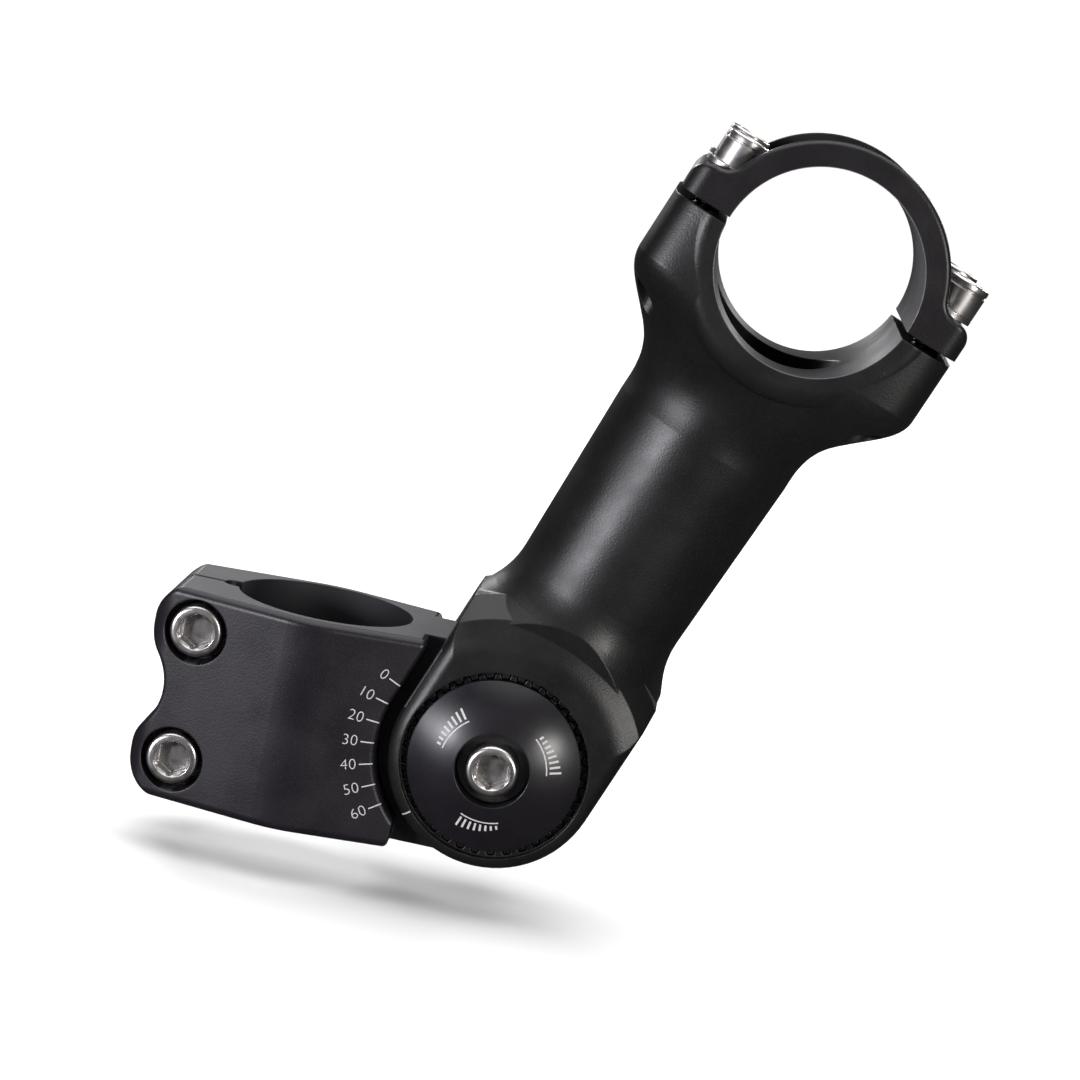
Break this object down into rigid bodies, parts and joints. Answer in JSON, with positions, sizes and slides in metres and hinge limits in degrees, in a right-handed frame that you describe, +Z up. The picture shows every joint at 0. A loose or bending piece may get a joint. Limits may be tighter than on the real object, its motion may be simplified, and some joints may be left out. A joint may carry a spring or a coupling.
{
  "type": "handlebar stem",
  "caption": "Adjustable-angle bicycle handlebar stem: a pinch clamp for the steerer, a tilting tubular arm with toothed lock discs, and a bolted bar clamp.",
  "frame": {"origin": "on the steerer axis, at the bottom face of the steerer clamp", "axes": "+X forwards towards the handlebar, +Y to the rider's left, +Z up the steerer"},
  "size_m": [0.1169, 0.0439, 0.1238],
  "materials": {
    "clamp_anodised": "satin black anodised, fine blasted grain",
    "arm_anodised": "satin black anodised, fine blasted grain",
    "disc_anodised": "smooth satin black anodised",
    "bright_steel": "bright zinc-plated steel",
    "turned_steel": "turned steel",
    "spring_steel": "drawn spring wire",
    "bush_polymer": "natural acetal",
    "black_washer": "black oxide"
  },
  "bodies": {
    "clamp": {"steerer_clamp": "clamp_anodised", "pinch_bolt_upper": "bright_steel", "pinch_bolt_lower": "bright_steel", "pivot_axle": "turned_steel", "release_spring_right": "spring_steel", "release_spring_left": "spring_steel"},
    "arm": {"arm": "arm_anodised"},
    "faceplate": {"faceplate": "clamp_anodised", "faceplate_bolt_upper_right": "bright_steel", "faceplate_washer_upper_right": "bright_steel", "faceplate_bolt_upper_left": "bright_steel", "faceplate_washer_upper_left": "bright_steel", "faceplate_bolt_lower_right": "bright_steel", "faceplate_washer_lower_right": "bright_steel", "faceplate_bolt_lower_left": "bright_steel", "faceplate_washer_lower_left": "bright_steel"},
    "disc_right": {"lock_disc_right": "disc_anodised", "pivot_bush_right": "bush_polymer"},
    "disc_left": {"lock_disc_left": "disc_anodised", "pivot_bush_left": "bush_polymer"},
    "bolt_right": {"pivot_bolt_right": "bright_steel", "pivot_washer_right": "black_washer"},
    "bolt_left": {"pivot_bolt_left": "bright_steel", "pivot_washer_left": "black_washer"}
  },
  "joints": [
    {"name": "arm_tilt", "type": "hinge", "parent": "clamp", "child": "arm", "pos_m": [0.03235, 0, 0.0174], "axis": [0, -1, 0], "range_deg": [-69, 1]},
    {"name": "disc_slide_right", "type": "slide", "parent": "arm", "child": "disc_right", "axis": [0, -1, 0], "range_m": [0, 0.003]},
    {"name": "disc_slide_left", "type": "slide", "parent": "arm", "child": "disc_left", "axis": [0, 1, 0], "range_m": [0, 0.003]},
    {"name": "bolt_turn_right", "type": "hinge", "parent": "disc_right", "child": "bolt_right", "pos_m": [0.03235, 0, 0.0174], "axis": [0, -1, 0], "range_deg": [0, 1080]},
    {"name": "bolt_turn_left", "type": "hinge", "parent": "disc_left", "child": "bolt_left", "pos_m": [0.03235, 0, 0.0174], "axis": [0, 1, 0], "range_deg": [0, 1080]},
    {"name": "faceplate_slide", "type": "slide", "parent": "arm", "child": "faceplate", "axis": [0.3584, 0, 0.9336], "range_m": [0, 0.035]}
  ],
  "couplings": [
    {"joint": "bolt_turn_right", "follows": "disc_slide_right", "rad_per_m": 6283.2},
    {"joint": "bolt_turn_left", "follows": "disc_slide_left", "rad_per_m": 6283.2}
  ]
}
- - - -
__Instruction__
Find the lines holding "frame" and list every one.

__Result for this exercise__
Break this object down into rigid bodies, parts and joints. Answer in JSON, with positions, sizes and slides in metres and hinge limits in degrees, in a right-handed frame that you describe, +Z up. The picture shows every joint at 0. A loose or bending piece may get a joint. Limits may be tighter than on the real object, its motion may be simplified, and some joints may be left out. A joint may carry a spring or a coupling.
  "frame": {"origin": "on the steerer axis, at the bottom face of the steerer clamp", "axes": "+X forwards towards the handlebar, +Y to the rider's left, +Z up the steerer"},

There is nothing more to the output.